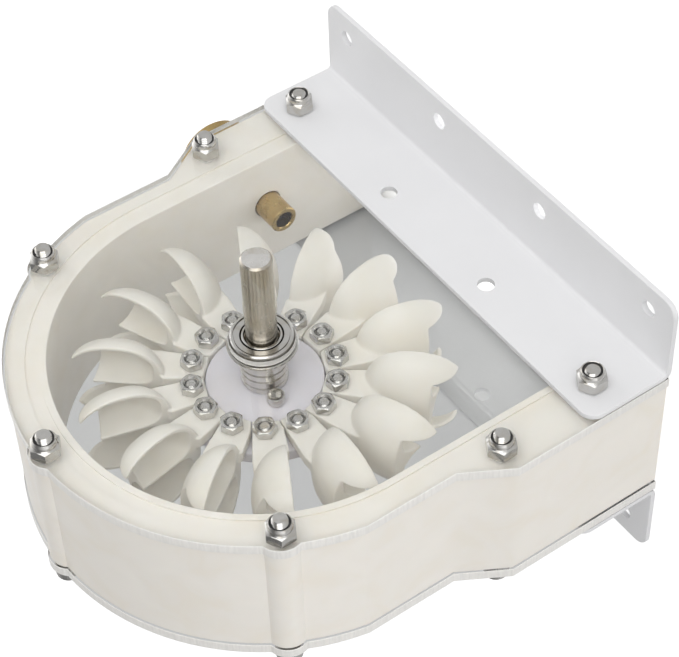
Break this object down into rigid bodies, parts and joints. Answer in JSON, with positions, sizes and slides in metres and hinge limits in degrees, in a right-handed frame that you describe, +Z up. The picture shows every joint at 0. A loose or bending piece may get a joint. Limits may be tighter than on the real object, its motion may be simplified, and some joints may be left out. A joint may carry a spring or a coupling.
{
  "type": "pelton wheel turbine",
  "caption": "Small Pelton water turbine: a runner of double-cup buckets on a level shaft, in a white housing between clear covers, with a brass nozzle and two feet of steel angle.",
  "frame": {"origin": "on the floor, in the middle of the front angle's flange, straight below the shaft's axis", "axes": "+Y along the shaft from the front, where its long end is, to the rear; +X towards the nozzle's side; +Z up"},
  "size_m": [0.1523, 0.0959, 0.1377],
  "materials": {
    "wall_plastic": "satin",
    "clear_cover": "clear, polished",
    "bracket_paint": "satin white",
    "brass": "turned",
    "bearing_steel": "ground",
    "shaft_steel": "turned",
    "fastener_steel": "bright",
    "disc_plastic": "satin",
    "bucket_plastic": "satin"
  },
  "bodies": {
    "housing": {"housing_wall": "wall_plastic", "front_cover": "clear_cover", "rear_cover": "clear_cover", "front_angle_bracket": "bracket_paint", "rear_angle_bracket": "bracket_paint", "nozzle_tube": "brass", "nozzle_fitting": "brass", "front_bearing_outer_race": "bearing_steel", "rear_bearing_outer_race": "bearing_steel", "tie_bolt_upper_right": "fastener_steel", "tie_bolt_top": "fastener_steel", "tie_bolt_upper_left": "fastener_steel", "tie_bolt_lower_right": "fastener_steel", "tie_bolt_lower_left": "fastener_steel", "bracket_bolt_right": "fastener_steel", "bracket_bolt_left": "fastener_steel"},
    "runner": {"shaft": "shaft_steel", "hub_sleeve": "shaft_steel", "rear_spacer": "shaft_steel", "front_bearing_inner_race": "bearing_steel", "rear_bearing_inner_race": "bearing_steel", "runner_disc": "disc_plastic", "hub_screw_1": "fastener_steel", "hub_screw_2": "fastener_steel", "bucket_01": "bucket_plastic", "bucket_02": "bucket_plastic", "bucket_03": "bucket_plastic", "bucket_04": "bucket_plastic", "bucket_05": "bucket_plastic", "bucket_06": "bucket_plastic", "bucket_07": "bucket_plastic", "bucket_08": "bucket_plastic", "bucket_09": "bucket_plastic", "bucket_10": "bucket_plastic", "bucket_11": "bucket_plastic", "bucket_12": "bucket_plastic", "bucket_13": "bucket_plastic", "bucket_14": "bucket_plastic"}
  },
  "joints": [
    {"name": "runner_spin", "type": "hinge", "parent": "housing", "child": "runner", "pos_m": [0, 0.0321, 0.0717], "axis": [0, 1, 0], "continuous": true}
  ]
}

==========

Give an exact copy of all the data shown above.

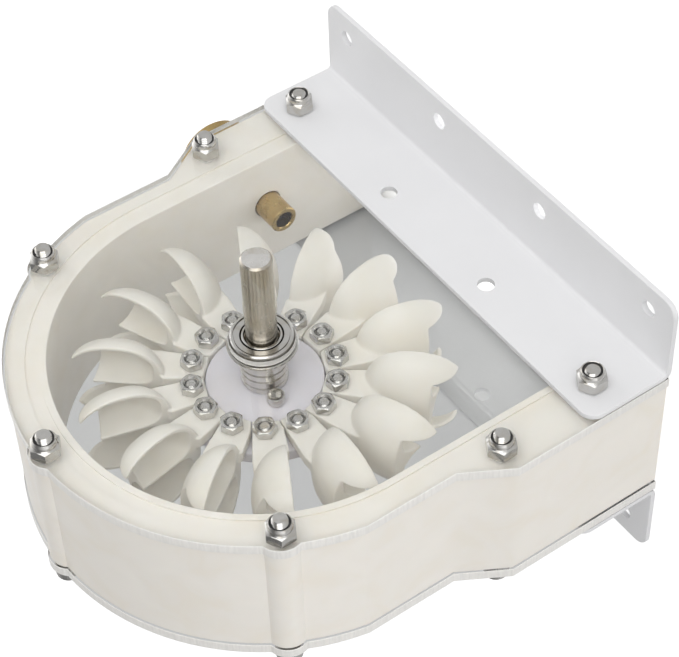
Break this object down into rigid bodies, parts and joints. Answer in JSON, with positions, sizes and slides in metres and hinge limits in degrees, in a right-handed frame that you describe, +Z up. The picture shows every joint at 0. A loose or bending piece may get a joint. Limits may be tighter than on the real object, its motion may be simplified, and some joints may be left out. A joint may carry a spring or a coupling.
{
  "type": "pelton wheel turbine",
  "caption": "Small Pelton water turbine: a runner of double-cup buckets on a level shaft, in a white housing between clear covers, with a brass nozzle and two feet of steel angle.",
  "frame": {"origin": "on the floor, in the middle of the front angle's flange, straight below the shaft's axis", "axes": "+Y along the shaft from the front, where its long end is, to the rear; +X towards the nozzle's side; +Z up"},
  "size_m": [0.1523, 0.0959, 0.1377],
  "materials": {
    "wall_plastic": "satin",
    "clear_cover": "clear, polished",
    "bracket_paint": "satin white",
    "brass": "turned",
    "bearing_steel": "ground",
    "shaft_steel": "turned",
    "fastener_steel": "bright",
    "disc_plastic": "satin",
    "bucket_plastic": "satin"
  },
  "bodies": {
    "housing": {"housing_wall": "wall_plastic", "front_cover": "clear_cover", "rear_cover": "clear_cover", "front_angle_bracket": "bracket_paint", "rear_angle_bracket": "bracket_paint", "nozzle_tube": "brass", "nozzle_fitting": "brass", "front_bearing_outer_race": "bearing_steel", "rear_bearing_outer_race": "bearing_steel", "tie_bolt_upper_right": "fastener_steel", "tie_bolt_top": "fastener_steel", "tie_bolt_upper_left": "fastener_steel", "tie_bolt_lower_right": "fastener_steel", "tie_bolt_lower_left": "fastener_steel", "bracket_bolt_right": "fastener_steel", "bracket_bolt_left": "fastener_steel"},
    "runner": {"shaft": "shaft_steel", "hub_sleeve": "shaft_steel", "rear_spacer": "shaft_steel", "front_bearing_inner_race": "bearing_steel", "rear_bearing_inner_race": "bearing_steel", "runner_disc": "disc_plastic", "hub_screw_1": "fastener_steel", "hub_screw_2": "fastener_steel", "bucket_01": "bucket_plastic", "bucket_02": "bucket_plastic", "bucket_03": "bucket_plastic", "bucket_04": "bucket_plastic", "bucket_05": "bucket_plastic", "bucket_06": "bucket_plastic", "bucket_07": "bucket_plastic", "bucket_08": "bucket_plastic", "bucket_09": "bucket_plastic", "bucket_10": "bucket_plastic", "bucket_11": "bucket_plastic", "bucket_12": "bucket_plastic", "bucket_13": "bucket_plastic", "bucket_14": "bucket_plastic"}
  },
  "joints": [
    {"name": "runner_spin", "type": "hinge", "parent": "housing", "child": "runner", "pos_m": [0, 0.0321, 0.0717], "axis": [0, 1, 0], "continuous": true}
  ]
}